Corporate loans, which account for over 47 per cent of BOI’s credit, fell nearly 6 per cent year-on-year in Q2. Analysts expect the trend to continue given lack of demand and regulatory oversight. BOI has been targeting the retail and medium and small enterprise (MSME) space where growth potential is better. While retail loans grew 17 per cent y-o-y in Q2, MSME loans grew by 8.5 per cent. The two segments account for 16-19 per cent each of the domestic loan book. Analysts say that, in the current situation, it will take time for the bank to scale up the retail book given the smaller ticket sizes and customer acquisition/servicing needs.
The PCA action will also mean that the bank will have to postpone its plans of raising Rs 3,000 crore through a qualified institutional placement, announced last month. BOI though is expecting capital infusion from the government through recapitalisation bonds, which should strengthen its balance sheet.

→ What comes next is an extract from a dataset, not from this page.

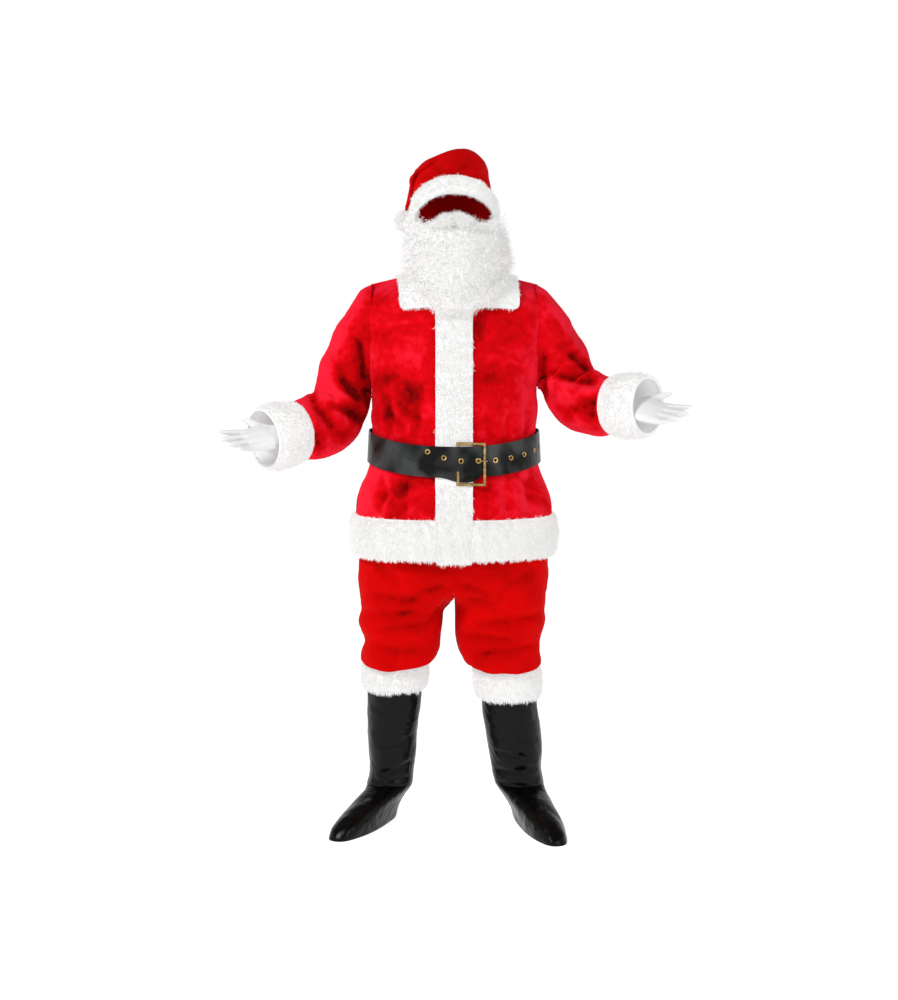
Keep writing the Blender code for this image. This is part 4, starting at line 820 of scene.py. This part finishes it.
# %% Places for fibres
def sampled(mesh, count, rng, marked):
    """Random places spread evenly over a mesh's faces, with their normals and the room for fibres there.

    With marked, the wall's inner faces get none.
    """
    mesh.calc_loop_triangles()
    points = points_of(mesh)
    total = len(mesh.loop_triangles)
    corners = np.empty(total * 3, dtype=np.int32)
    mesh.loop_triangles.foreach_get("vertices", corners)
    owner = np.empty(total, dtype=np.int32)
    mesh.loop_triangles.foreach_get("polygon_index", owner)
    mark = np.empty(len(mesh.polygons), dtype=np.int32)
    mesh.polygons.foreach_get("material_index", mark)
    corners = corners.reshape(-1, 3)
    if marked:
        corners = corners[mark[owner] != CUT_MARK]
    a, b, c = points[corners[:, 0]], points[corners[:, 1]], points[corners[:, 2]]
    area = np.linalg.norm(np.cross(b - a, c - a), axis=1) / 2
    chosen = rng.choice(len(corners), size=count, p=area / area.sum())
    u, v = rng.random(count), rng.random(count)
    over = u + v > 1
    u, v = np.where(over, 1 - u, u)[:, None], np.where(over, 1 - v, v)[:, None]
    a, b, c = a[chosen], b[chosen], c[chosen]
    normals = points_of(mesh, "normal")[corners[chosen]]
    normal = unit(normals[:, 0] * (1 - u - v) + normals[:, 1] * u + normals[:, 2] * v)
    room = np.ones(len(points), dtype=np.float32)
    if "room" in mesh.attributes:
        mesh.attributes["room"].data.foreach_get("value", room)
    return a + (b - a) * u + (c - a) * v, normal, room[corners[chosen][:, 0]], area.sum()


# %% [markdown]
# A fibre is a flat ribbon that narrows to a point. It starts outwards, tilts its own way and falls more at
# each step. Combed fur leans down, as a hanging trim's pile does, and curl turns a beard's hair as it grows.

# %% Fibres as ribbons
TAPER = 0.55


def blades(roots, normals, room, length, width, lean, droop, rng, curl, steps, combed):
    """Tapered ribbons that grow from their roots; curl turns each one round as it rises."""
    count = len(roots)
    side_way = unit(np.cross(normals, unit(rng.normal(size=(count, 3)))))
    lean_way = np.cross(normals, side_way)
    size = (length * room * rng.uniform(0.65, 1.15, count))[:, None]
    rise = normals * (1 - 0.4 * lean) + lean_way * lean * (1 - combed) * rng.uniform(-1, 1, (count, 1))
    rise += side_way * lean * (1 - combed) * rng.uniform(-1, 1, (count, 1))
    down = np.array([0.0, 0.0, -1.0])
    rise = unit(rise + unit(down - normals * (normals @ down)[:, None]) * lean * combed)
    turn_way = unit(np.cross(rise, unit(rng.normal(size=(count, 3)))))
    rows = [roots]
    heading = rise
    for i in range(steps):
        heading = unit(heading + np.array([0.0, 0.0, -droop]) / steps + turn_way * curl / steps)
        turn_way = unit(np.cross(np.cross(heading, turn_way), heading) - rise * curl * 0.5 / steps)
        rows.append(rows[-1] + heading * size / steps)
    across = unit(np.cross(rise, lean_way + 1e-6)) * width / 2
    points = []
    for i, row in enumerate(rows[:-1]):
        taper = 1 - TAPER * i / steps
        points += [row - across * taper, row + across * taper]
    points.append(rows[-1])
    verts = np.stack(points, axis=1)
    per = verts.shape[1]
    pattern = []
    for i in range(steps - 1):
        k = 2 * i
        pattern += [(k, k + 1, k + 3), (k, k + 3, k + 2)]
    pattern.append((per - 3, per - 2, per - 1))
    tris = np.arange(count)[:, None, None] * per + np.array(pattern)[None]
    return verts.reshape(-1, 3), tris.reshape(-1, 3)


def triangle_mesh(name, verts, tris):
    mesh = bpy.data.meshes.new(name)
    mesh.vertices.add(len(verts))
    mesh.vertices.foreach_set("co", verts.ravel())
    mesh.loops.add(len(tris) * 3)
    mesh.loops.foreach_set("vertex_index", tris.ravel().astype(np.int32))
    mesh.polygons.add(len(tris))
    mesh.polygons.foreach_set("loop_start", np.arange(0, len(tris) * 3, 3, dtype=np.int32))
    mesh.update(calc_edges=True)
    return mesh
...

Nevertheless, asset quality is a key area, which the RBI flagged under the PCA. Though the net NPA ratio has come down from FY17 levels of 6.90 per cent to 6.47 per cent in Q2 it is still higher than the PCA threshold level of 6 per cent. Also, though BOI’s slippages fell 47 per cent on a sequential basis in Q2, analysts at Deutsche Bank say despite the improvement, gross NPA ratio at 12.6 per cent still remains one of the highest among peers and is a concern. What is compounding matters is the extremely weak revenue drivers with net interest margins at two per cent, negligible loan growth and weak cost structure. Clearly, BOI will have to step up its effort on all these fronts.
While BOI’s price-to-book stock valuation at under one time for FY19 is not demanding, the quantum of capital infusion, improvement in asset quality and margins are crucial factors the street will keep an eye out for.